Lower taxes brings more sellers into the market, immediately,and not just after an interval, and makes sellers more eager. So prices would drop, or not rise as fast.,.
It brings more sellers into the market, but also more buyers. The two cancel each other out until profits are reinvested. It takes time.
>> If VAT were gone tomorrow on everything, the prices of everything would stay the same because the equilibrium point between buyers and sellers of anything has not changed overnight.
Actually, sales taxes do change the equilibrium point, because sellers can afford to – or are more willing to – sell for less. Sellers always can be assumed to try tp get the maximum they can, but they will never sell below the a minimum. (unless it’s what is called a fire sale, and they have to take whatever they can get)

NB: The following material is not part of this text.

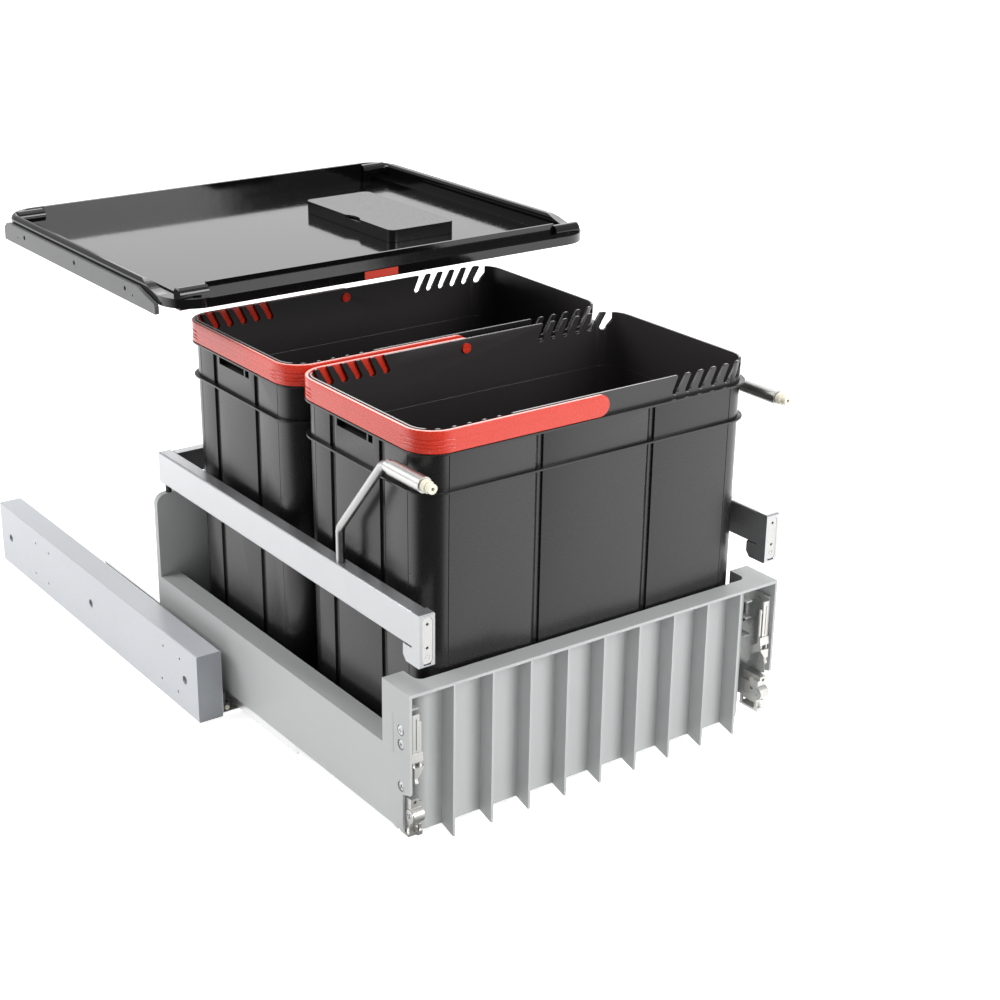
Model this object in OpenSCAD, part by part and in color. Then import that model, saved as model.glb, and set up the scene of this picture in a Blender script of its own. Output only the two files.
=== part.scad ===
// Pull-out bin frame for a 600 mm base cabinet: a moulded carrier frame on
// full-extension slides, two lift-out bins with bail handles, gallery rails
// with panel stays, spacer boards and a cabinet lid. Shown part way out.
// Front faces -Y. Local frame: front plane of the ribs y = 0, top flange z = 0.

/* [Cabinet] */
// clear width between the cabinet sides
cabinet_w = 562; // [540:1:570]
// thickness of each spacer board
spacer_t = 30; // [20:1:34]
// length of a spacer board
spacer_len = 555; // [552:1:580]
// height of a spacer board
spacer_h = 81; // [60:1:100]
// height of the board's centre line below the frame's top flange
slide_drop = 134.8; // [134:0.2:136]
// how far the frame is pulled out of the cabinet in this pose
pulled_out = 345; // [300:1:400]
// spacer board front edge behind the closed frame's front plane
board_setback = 12; // [2:1:30]

/* [Slides] */
// gap between the spacer board and the frame
side_gap = 13; // [12:0.1:14]
// length of the cabinet member
slide_len = 550; // [540:5:550]
// length of the middle member
middle_len = 500; // [480:5:505]
// length of the runner in the frame
runner_len = 466; // [440:1:468]
// sheet thickness of the members
slide_sheet = 1.4; // [1.2:0.1:1.5]
// height of the middle member
mid_h = 42; // [40:0.5:43]
// half width of the inner tracks
track_half = 3; // [2.6:0.1:3.2]
// ball radius
ball_r = 1.6; // [1.5:0.05:1.6]
// number of balls in one row of a cage
balls_per_row = 4; // [3:1:5]

/* [Carrier frame] */
// depth of the frame, front plane to rear face
frame_d = 532; // [520:1:540]
// width of the box-section side wall
side_w = 25; // [20:1:26]
// depth of the front upright
upright_d = 48; // [46:1:60]
// top of the side wall below the flange
side_top = -69.4; // [-80:0.2:-60]
// lower edge of the side wall
side_bottom = -153.4; // [-158:0.2:-150]
// lower edge of the ribbed front
rib_bottom = -171; // [-174:0.5:-160]
// moulding wall thickness
wall = 3; // [2:0.1:3.5]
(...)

Removing sales taxes can only change the equilibrium point indirectly by increasing seller profits, which are then reinvested into more supply. It can’t change the equilibrium by making sellers willing to sell for less. Sellers will certainly be willing to sell for less, but that is irrelevant, because buyers will bid the price back up to the previous equilibrium. Only after some time will the extra supply kick in to lower equilibrium, if at all. There is no maximum or minimum a seller is willing to sell at. He will sell at whatever the market price is, regardless of whether it is a “fire sale” or not. Sellers always take what they can get. They can get what the market price is.
A real fire sale is when a seller purposely pushes his price below the market price, causing a rush and a shortage, meaning not everyone willing to buy at that price will get to. A fire sale is not simply a seller selling at below his buying costs. That’s just a loss.